- [DATA LINES]
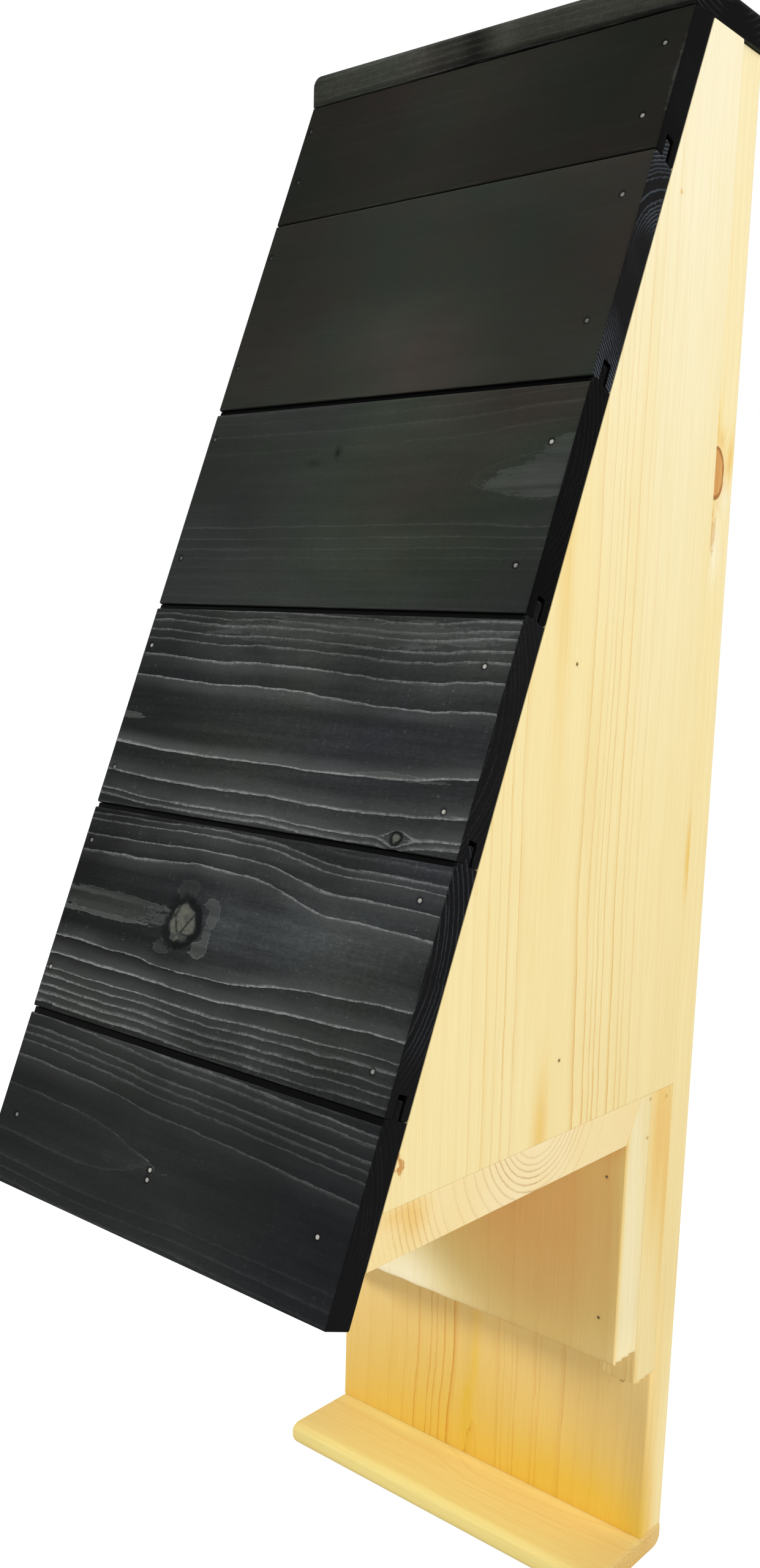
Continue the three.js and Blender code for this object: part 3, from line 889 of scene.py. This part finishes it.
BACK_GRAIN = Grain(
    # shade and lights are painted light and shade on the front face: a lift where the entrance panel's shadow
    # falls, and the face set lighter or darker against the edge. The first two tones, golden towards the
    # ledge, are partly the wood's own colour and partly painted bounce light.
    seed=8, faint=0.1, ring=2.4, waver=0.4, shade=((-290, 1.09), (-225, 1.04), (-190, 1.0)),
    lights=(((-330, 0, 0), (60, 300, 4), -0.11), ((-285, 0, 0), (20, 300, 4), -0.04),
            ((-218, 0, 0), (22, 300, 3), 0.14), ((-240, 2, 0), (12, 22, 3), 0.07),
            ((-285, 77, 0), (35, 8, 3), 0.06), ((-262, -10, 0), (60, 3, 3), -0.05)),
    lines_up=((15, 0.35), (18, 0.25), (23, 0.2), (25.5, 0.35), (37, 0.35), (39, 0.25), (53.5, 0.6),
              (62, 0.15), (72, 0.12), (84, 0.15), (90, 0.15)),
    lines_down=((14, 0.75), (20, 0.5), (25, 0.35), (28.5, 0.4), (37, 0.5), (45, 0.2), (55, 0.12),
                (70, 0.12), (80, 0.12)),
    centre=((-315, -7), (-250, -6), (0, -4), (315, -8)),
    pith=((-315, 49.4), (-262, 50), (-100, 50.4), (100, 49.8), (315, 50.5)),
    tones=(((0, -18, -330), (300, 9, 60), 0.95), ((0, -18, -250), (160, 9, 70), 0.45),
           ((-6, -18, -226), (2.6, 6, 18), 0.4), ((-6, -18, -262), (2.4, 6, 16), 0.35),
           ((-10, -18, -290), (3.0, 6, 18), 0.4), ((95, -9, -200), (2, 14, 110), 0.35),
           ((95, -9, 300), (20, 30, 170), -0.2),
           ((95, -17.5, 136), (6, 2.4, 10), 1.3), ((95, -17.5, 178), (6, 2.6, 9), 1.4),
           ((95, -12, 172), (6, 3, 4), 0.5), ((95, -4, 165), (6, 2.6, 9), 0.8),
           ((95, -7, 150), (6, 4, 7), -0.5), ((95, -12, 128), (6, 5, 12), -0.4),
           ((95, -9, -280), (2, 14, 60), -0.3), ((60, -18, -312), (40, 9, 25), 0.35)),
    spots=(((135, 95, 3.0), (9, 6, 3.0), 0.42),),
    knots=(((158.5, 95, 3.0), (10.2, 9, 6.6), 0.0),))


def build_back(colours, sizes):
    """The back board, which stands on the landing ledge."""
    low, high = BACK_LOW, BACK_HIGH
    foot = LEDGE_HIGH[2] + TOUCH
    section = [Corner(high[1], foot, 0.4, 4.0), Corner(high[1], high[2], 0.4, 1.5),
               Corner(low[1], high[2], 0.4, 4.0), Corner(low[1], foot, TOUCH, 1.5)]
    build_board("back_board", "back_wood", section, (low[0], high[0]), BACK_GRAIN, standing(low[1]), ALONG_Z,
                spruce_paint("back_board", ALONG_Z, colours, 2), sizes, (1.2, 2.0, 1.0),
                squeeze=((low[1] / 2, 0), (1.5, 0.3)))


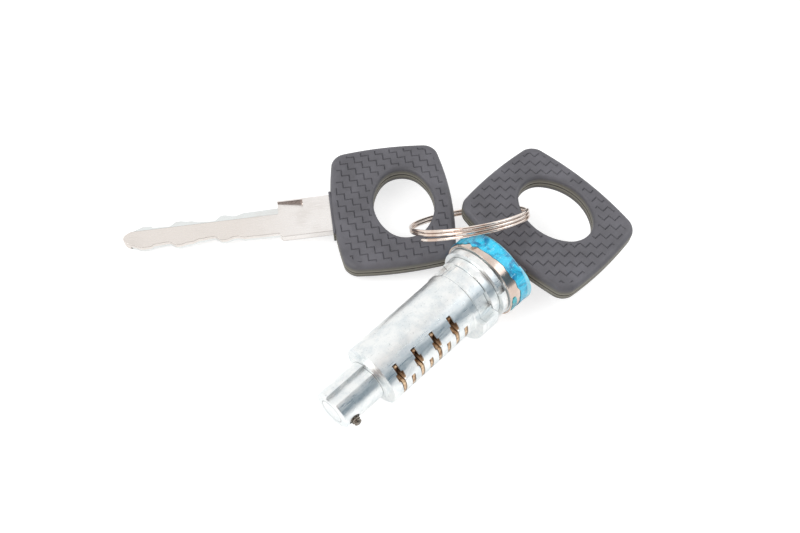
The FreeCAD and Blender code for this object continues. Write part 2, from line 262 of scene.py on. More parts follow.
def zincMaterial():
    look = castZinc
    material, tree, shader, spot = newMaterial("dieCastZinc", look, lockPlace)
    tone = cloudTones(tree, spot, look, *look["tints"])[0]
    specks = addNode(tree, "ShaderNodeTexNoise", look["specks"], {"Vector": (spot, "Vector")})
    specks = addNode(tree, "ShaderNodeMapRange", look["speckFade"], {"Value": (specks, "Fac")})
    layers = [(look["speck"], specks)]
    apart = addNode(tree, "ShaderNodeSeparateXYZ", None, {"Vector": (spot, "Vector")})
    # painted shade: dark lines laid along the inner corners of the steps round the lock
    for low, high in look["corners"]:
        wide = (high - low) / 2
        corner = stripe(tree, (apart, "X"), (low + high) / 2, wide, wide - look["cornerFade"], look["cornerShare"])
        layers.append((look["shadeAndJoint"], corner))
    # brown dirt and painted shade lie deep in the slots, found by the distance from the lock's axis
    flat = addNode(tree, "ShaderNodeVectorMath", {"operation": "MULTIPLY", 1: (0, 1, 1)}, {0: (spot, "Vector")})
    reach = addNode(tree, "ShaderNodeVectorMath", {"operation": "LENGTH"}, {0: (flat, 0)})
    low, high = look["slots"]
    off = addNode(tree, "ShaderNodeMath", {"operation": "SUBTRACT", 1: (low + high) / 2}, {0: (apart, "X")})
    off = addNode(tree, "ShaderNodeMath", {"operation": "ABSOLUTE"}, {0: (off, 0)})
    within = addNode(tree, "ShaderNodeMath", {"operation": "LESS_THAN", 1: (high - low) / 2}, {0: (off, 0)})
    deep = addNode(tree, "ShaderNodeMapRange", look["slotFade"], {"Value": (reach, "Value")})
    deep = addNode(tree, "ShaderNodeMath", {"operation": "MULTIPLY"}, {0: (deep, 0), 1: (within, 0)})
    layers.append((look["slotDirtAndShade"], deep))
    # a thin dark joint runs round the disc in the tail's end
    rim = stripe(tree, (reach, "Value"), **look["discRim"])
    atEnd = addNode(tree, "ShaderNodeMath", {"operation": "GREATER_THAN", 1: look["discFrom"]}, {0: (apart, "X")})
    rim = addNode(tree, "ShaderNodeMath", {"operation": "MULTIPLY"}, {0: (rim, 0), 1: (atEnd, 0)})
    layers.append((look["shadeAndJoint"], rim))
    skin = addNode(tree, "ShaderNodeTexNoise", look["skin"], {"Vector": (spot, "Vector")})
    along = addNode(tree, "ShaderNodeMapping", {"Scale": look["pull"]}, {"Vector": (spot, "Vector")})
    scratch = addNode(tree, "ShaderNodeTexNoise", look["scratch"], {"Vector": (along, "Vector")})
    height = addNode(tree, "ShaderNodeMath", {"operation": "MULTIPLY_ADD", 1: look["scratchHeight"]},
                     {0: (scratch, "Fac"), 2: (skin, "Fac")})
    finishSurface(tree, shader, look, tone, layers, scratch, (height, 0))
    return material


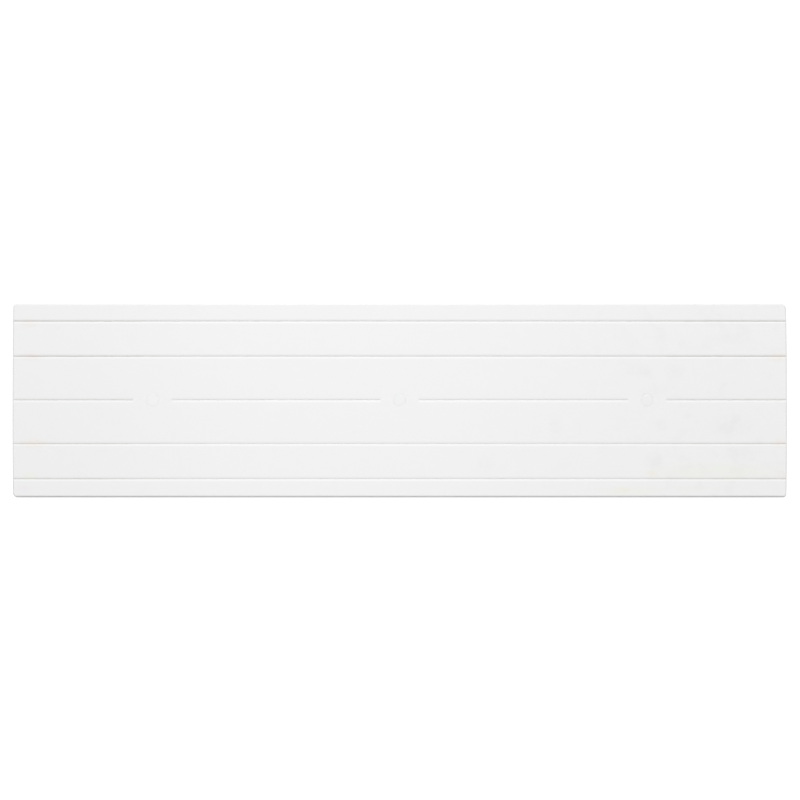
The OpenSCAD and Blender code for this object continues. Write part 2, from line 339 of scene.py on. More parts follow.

- [DESCRIPTION OF THE TASK] Write each line above out exactly.

- [REPLY TO THE TASK]
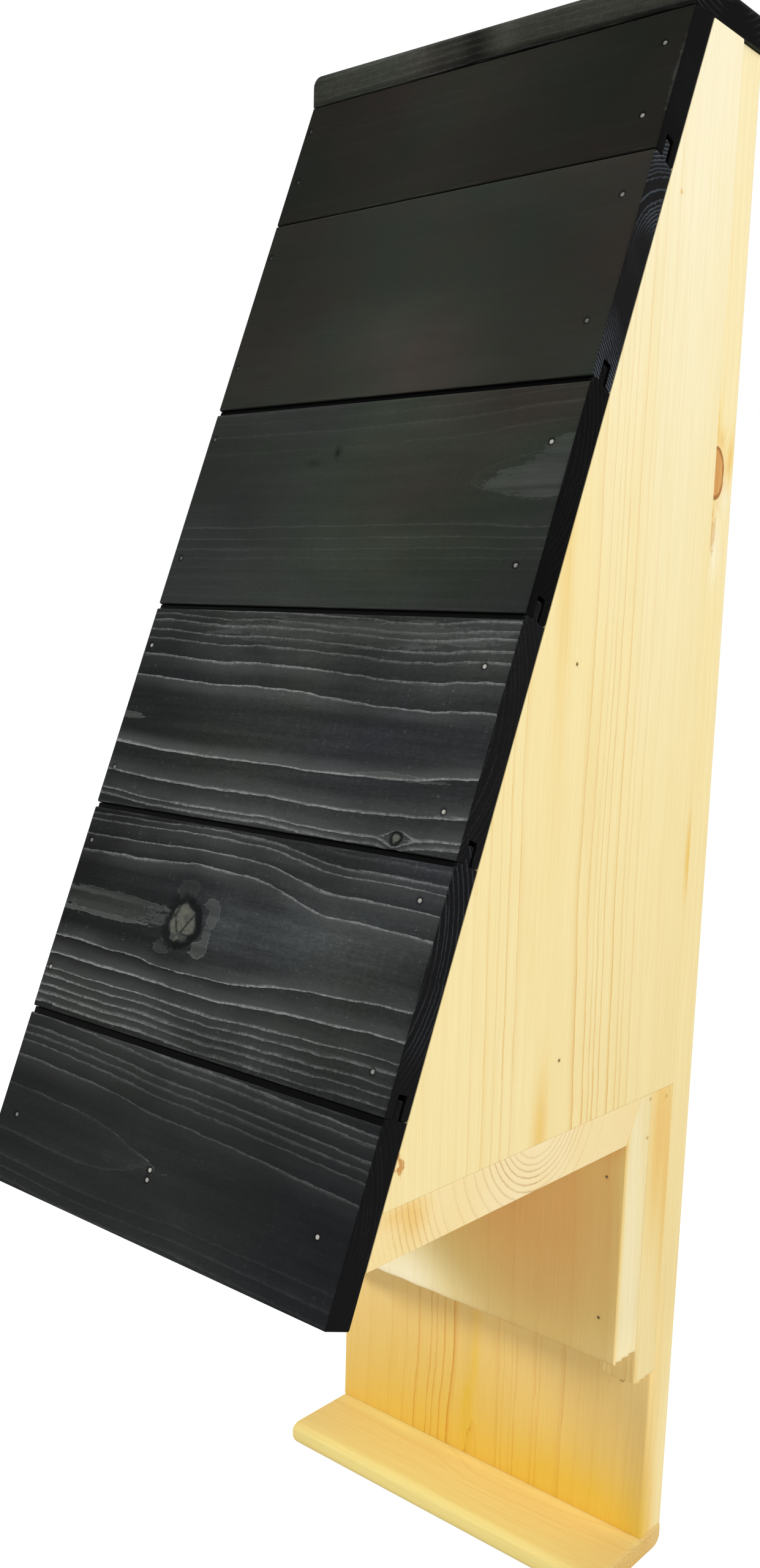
Continue the three.js and Blender code for this object: part 3, from line 889 of scene.py. This part finishes it.
BACK_GRAIN = Grain(
    # shade and lights are painted light and shade on the front face: a lift where the entrance panel's shadow
    # falls, and the face set lighter or darker against the edge. The first two tones, golden towards the
    # ledge, are partly the wood's own colour and partly painted bounce light.
    seed=8, faint=0.1, ring=2.4, waver=0.4, shade=((-290, 1.09), (-225, 1.04), (-190, 1.0)),
    lights=(((-330, 0, 0), (60, 300, 4), -0.11), ((-285, 0, 0), (20, 300, 4), -0.04),
            ((-218, 0, 0), (22, 300, 3), 0.14), ((-240, 2, 0), (12, 22, 3), 0.07),
            ((-285, 77, 0), (35, 8, 3), 0.06), ((-262, -10, 0), (60, 3, 3), -0.05)),
    lines_up=((15, 0.35), (18, 0.25), (23, 0.2), (25.5, 0.35), (37, 0.35), (39, 0.25), (53.5, 0.6),
              (62, 0.15), (72, 0.12), (84, 0.15), (90, 0.15)),
    lines_down=((14, 0.75), (20, 0.5), (25, 0.35), (28.5, 0.4), (37, 0.5), (45, 0.2), (55, 0.12),
                (70, 0.12), (80, 0.12)),
    centre=((-315, -7), (-250, -6), (0, -4), (315, -8)),
    pith=((-315, 49.4), (-262, 50), (-100, 50.4), (100, 49.8), (315, 50.5)),
    tones=(((0, -18, -330), (300, 9, 60), 0.95), ((0, -18, -250), (160, 9, 70), 0.45),
           ((-6, -18, -226), (2.6, 6, 18), 0.4), ((-6, -18, -262), (2.4, 6, 16), 0.35),
           ((-10, -18, -290), (3.0, 6, 18), 0.4), ((95, -9, -200), (2, 14, 110), 0.35),
           ((95, -9, 300), (20, 30, 170), -0.2),
           ((95, -17.5, 136), (6, 2.4, 10), 1.3), ((95, -17.5, 178), (6, 2.6, 9), 1.4),
           ((95, -12, 172), (6, 3, 4), 0.5), ((95, -4, 165), (6, 2.6, 9), 0.8),
           ((95, -7, 150), (6, 4, 7), -0.5), ((95, -12, 128), (6, 5, 12), -0.4),
           ((95, -9, -280), (2, 14, 60), -0.3), ((60, -18, -312), (40, 9, 25), 0.35)),
    spots=(((135, 95, 3.0), (9, 6, 3.0), 0.42),),
    knots=(((158.5, 95, 3.0), (10.2, 9, 6.6), 0.0),))


def build_back(colours, sizes):
    """The back board, which stands on the landing ledge."""
    low, high = BACK_LOW, BACK_HIGH
    foot = LEDGE_HIGH[2] + TOUCH
    section = [Corner(high[1], foot, 0.4, 4.0), Corner(high[1], high[2], 0.4, 1.5),
               Corner(low[1], high[2], 0.4, 4.0), Corner(low[1], foot, TOUCH, 1.5)]
    build_board("back_board", "back_wood", section, (low[0], high[0]), BACK_GRAIN, standing(low[1]), ALONG_Z,
                spruce_paint("back_board", ALONG_Z, colours, 2), sizes, (1.2, 2.0, 1.0),
                squeeze=((low[1] / 2, 0), (1.5, 0.3)))


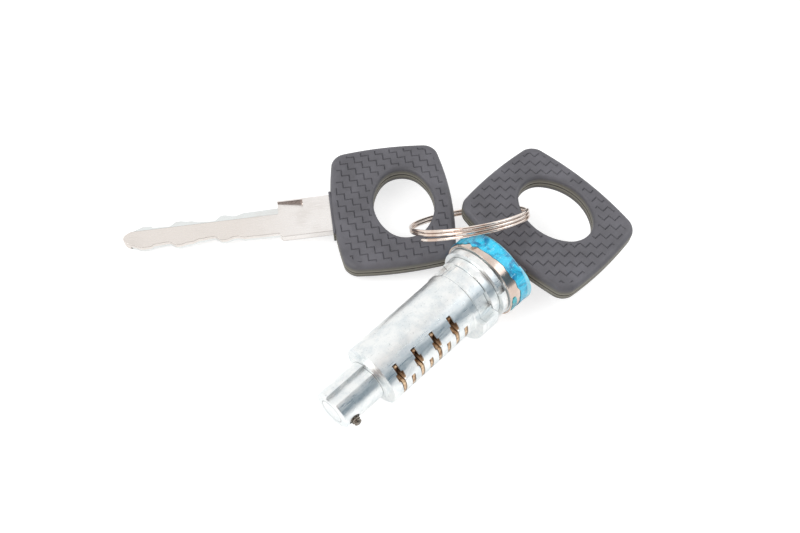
The FreeCAD and Blender code for this object continues. Write part 2, from line 262 of scene.py on. More parts follow.
def zincMaterial():
    look = castZinc
    material, tree, shader, spot = newMaterial("dieCastZinc", look, lockPlace)
    tone = cloudTones(tree, spot, look, *look["tints"])[0]
    specks = addNode(tree, "ShaderNodeTexNoise", look["specks"], {"Vector": (spot, "Vector")})
    specks = addNode(tree, "ShaderNodeMapRange", look["speckFade"], {"Value": (specks, "Fac")})
    layers = [(look["speck"], specks)]
    apart = addNode(tree, "ShaderNodeSeparateXYZ", None, {"Vector": (spot, "Vector")})
    # painted shade: dark lines laid along the inner corners of the steps round the lock
    for low, high in look["corners"]:
        wide = (high - low) / 2
        corner = stripe(tree, (apart, "X"), (low + high) / 2, wide, wide - look["cornerFade"], look["cornerShare"])
        layers.append((look["shadeAndJoint"], corner))
    # brown dirt and painted shade lie deep in the slots, found by the distance from the lock's axis
    flat = addNode(tree, "ShaderNodeVectorMath", {"operation": "MULTIPLY", 1: (0, 1, 1)}, {0: (spot, "Vector")})
    reach = addNode(tree, "ShaderNodeVectorMath", {"operation": "LENGTH"}, {0: (flat, 0)})
    low, high = look["slots"]
    off = addNode(tree, "ShaderNodeMath", {"operation": "SUBTRACT", 1: (low + high) / 2}, {0: (apart, "X")})
    off = addNode(tree, "ShaderNodeMath", {"operation": "ABSOLUTE"}, {0: (off, 0)})
    within = addNode(tree, "ShaderNodeMath", {"operation": "LESS_THAN", 1: (high - low) / 2}, {0: (off, 0)})
    deep = addNode(tree, "ShaderNodeMapRange", look["slotFade"], {"Value": (reach, "Value")})
    deep = addNode(tree, "ShaderNodeMath", {"operation": "MULTIPLY"}, {0: (deep, 0), 1: (within, 0)})
    layers.append((look["slotDirtAndShade"], deep))
    # a thin dark joint runs round the disc in the tail's end
    rim = stripe(tree, (reach, "Value"), **look["discRim"])
    atEnd = addNode(tree, "ShaderNodeMath", {"operation": "GREATER_THAN", 1: look["discFrom"]}, {0: (apart, "X")})
    rim = addNode(tree, "ShaderNodeMath", {"operation": "MULTIPLY"}, {0: (rim, 0), 1: (atEnd, 0)})
    layers.append((look["shadeAndJoint"], rim))
    skin = addNode(tree, "ShaderNodeTexNoise", look["skin"], {"Vector": (spot, "Vector")})
    along = addNode(tree, "ShaderNodeMapping", {"Scale": look["pull"]}, {"Vector": (spot, "Vector")})
    scratch = addNode(tree, "ShaderNodeTexNoise", look["scratch"], {"Vector": (along, "Vector")})
    height = addNode(tree, "ShaderNodeMath", {"operation": "MULTIPLY_ADD", 1: look["scratchHeight"]},
                     {0: (scratch, "Fac"), 2: (skin, "Fac")})
    finishSurface(tree, shader, look, tone, layers, scratch, (height, 0))
    return material


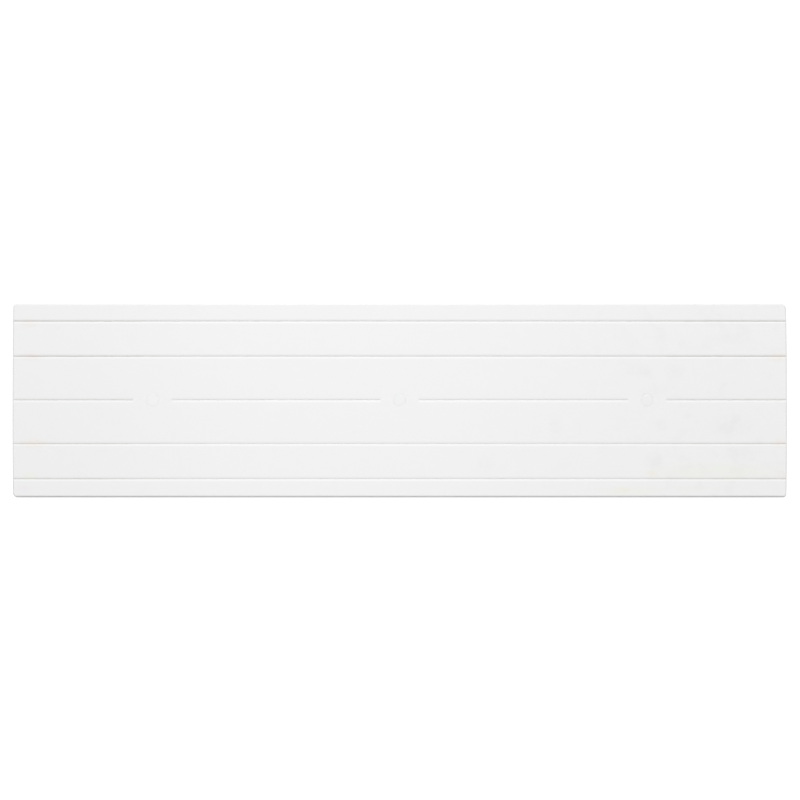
The OpenSCAD and Blender code for this object continues. Write part 2, from line 339 of scene.py on. More parts follow.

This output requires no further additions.